Reed Hastings is no fashion icon, but the Netflix chief executive's garb on a recent video presentation to investors is likely to start a hot new trend.
Grinning sheepishly, Hastings donned a Christmas sweater inspired by the hit show "Stranger Things." For $34.99 at Target, fans of the drama about middle schoolers confronting supernatural events can buy the red sweater with white letters and holiday lights. Netflix is betting more and more fans of its shows are going to want such options.
If "House of Cards" established Netflix as a home for premium TV and Emmy-winning "Master of None" provided bona fides as a prestige outlet, "Stranger Things" is the first sign Netflix dreams of being a multifaceted media empire. The streaming-video giant is releasing the second season of "Stranger Things" in 190 countries on Friday, but the push to make money from the show is just beginning.
In addition to the sweater, Netflix has struck deals for "Stranger Things" coffee mugs, action figurines and T-shirts at Hot Topic. The streaming service has also licensed three board games, including versions of Monopoly and Clue, and given the show the ultimate sign of a fan sensation in modern Hollywood: a talk show in which fans will discuss the latest episode.
The marketing onslaught is a far cry from two years ago, when Hastings wore an ugly sweater featuring the title character of "Bojack Horseman." That pullover was only available to attendees of a company holiday party.
"We're learning how to do merchandising," Hastings said this month on the webcast. "We've got some amazing displays and amazing materials out at Target."
Netflix has downplayed its ambitions in consumer products as little more than an experiment. Yet experiments at Netflix turn into priorities at the first sign of success. Just look at "Stranger Things" season one.
Every network in town rejected the initial script by Matt Duffer and Ross Duffer, who had written for the Fox TV show "Wayward Pines." Netflix at the time was viewed as a home for dark, gritty dramas rather than the childlike wonder of a show inspired by "The Goonies" and "E.T." Netflix decided to roll the dice anyway.
The Duffer brothers were concerned the show would be a failure when they didn't see any promotion ahead of the debut, they said at a screening earlier this year. What they didn't know was Netflix was waiting to see how fans responded before committing to spend additional money on marketing.
The show quickly became a sensation, inspiring a pop-up bar in Chicago and earning Netflix's very first Super Bowl commercial.
The global popularity of "Stranger Things" has inspired the company to hunt for family and science fiction shows with memorable characters or worlds that can live on in more forms. Netflix is developing "The Lunar Chronicles," the adaptation of a popular young adult franchise; "Chambers," a teen psychological thriller; and "The Witcher," based on the popular video game franchise.

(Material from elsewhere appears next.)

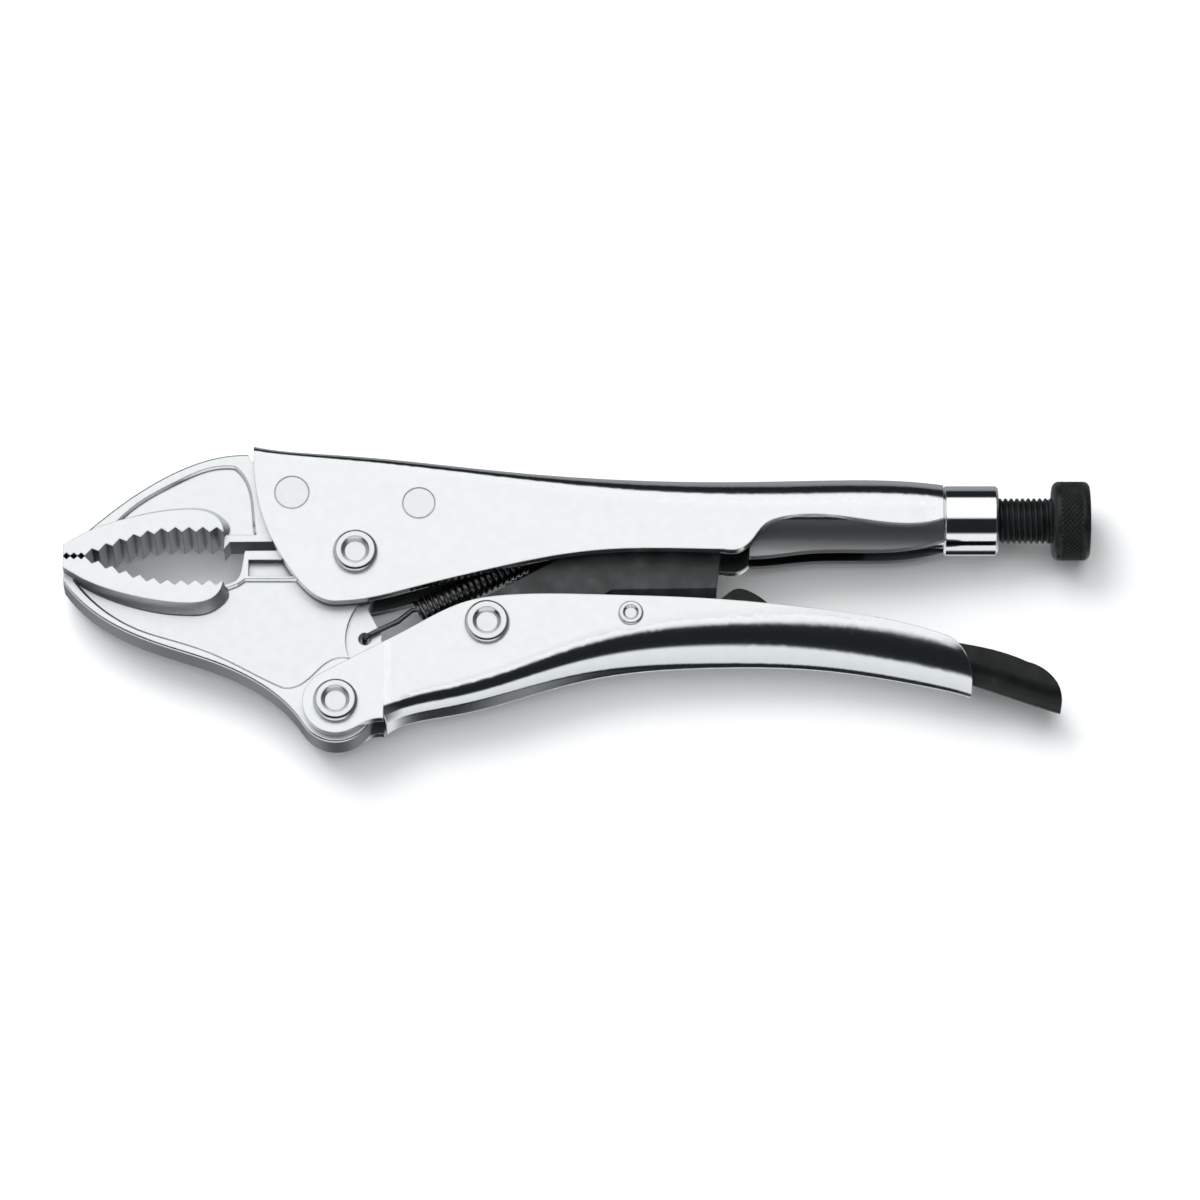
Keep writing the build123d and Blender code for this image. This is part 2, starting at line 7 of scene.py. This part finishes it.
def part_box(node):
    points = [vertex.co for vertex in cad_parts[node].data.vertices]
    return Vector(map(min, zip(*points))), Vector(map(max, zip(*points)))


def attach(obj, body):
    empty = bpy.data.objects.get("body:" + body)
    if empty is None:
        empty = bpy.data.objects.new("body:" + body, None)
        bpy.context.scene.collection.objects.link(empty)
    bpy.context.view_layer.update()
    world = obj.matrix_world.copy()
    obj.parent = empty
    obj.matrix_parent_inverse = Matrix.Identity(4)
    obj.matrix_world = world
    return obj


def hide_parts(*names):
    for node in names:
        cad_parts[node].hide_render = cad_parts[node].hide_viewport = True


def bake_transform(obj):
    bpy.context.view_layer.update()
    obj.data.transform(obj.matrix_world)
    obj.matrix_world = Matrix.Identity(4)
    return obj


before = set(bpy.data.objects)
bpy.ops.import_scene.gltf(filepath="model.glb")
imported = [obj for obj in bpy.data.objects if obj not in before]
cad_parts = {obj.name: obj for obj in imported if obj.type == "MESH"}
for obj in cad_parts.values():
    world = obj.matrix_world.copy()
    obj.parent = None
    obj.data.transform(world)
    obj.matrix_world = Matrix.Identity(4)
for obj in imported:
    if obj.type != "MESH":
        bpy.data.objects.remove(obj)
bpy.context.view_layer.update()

Earlier this year, Netflix bought comic book publisher Millarworld, its first acquisition, to develop TV show and movie properties for fanboys and fangirls. And the company hired Jess Richardson, formerly of World Wrestling Entertainment, as its first executive in charge of licensing shows for books, comics and toys.
"Jess is a big-time player," said Jim Silver, chief executive officer and editor-in-chief of industry publication Toys, Tots, Pets & More. "My assumption is Netflix is very serious."
Potential new sources of revenue will boost Netflix in the eyes of investors and analysts, some of whom believe the company is spending too much money.
Though the company reported greater subscriber additions in its most recent quarter than analysts forecast, it also projected spending of $7 billion to $8 billion on programming next year. Netflix has been burning through cash and taking on debt to finance its ever-growing ambitions for original series.
Investors have previously cheered this spending so long as Netflix adds subscribers at a healthy clip. Opening up new sources of sales would reduce some of the pressure on the company to beat subscriber forecasts every quarter.
Walt Disney makes about half of its profits from TV, but it stands apart from its peers thanks to theme parks and toys. The company can justify paying $4 billion for Marvel Entertainment—and billions more on TV shows and movies inspired by the comic books—because the characters are ripe for exploitation beyond movie theaters and TV screens. Some of those shows, like "Daredevil" and "Luke Cage," live on Netflix.
"Licensing drives huge profits for creators of content," Silver said. "It's big for studios, networks and it really makes sense for Netflix to create content that has a lucrative back end." A single 10 percent to 12 percent royalty on a Netflix show-related board game could generate $2 million in sales from just a small staff of licensing experts, he said.
Netflix has a long way to go before it rivals Disney, but Hastings has already left an impression. Disney is pulling its movies off Netflix in 2019. Its Marvel TV shows will stay on the service a bit longer. By the time they leave, Netflix could have a comic book franchise of its own.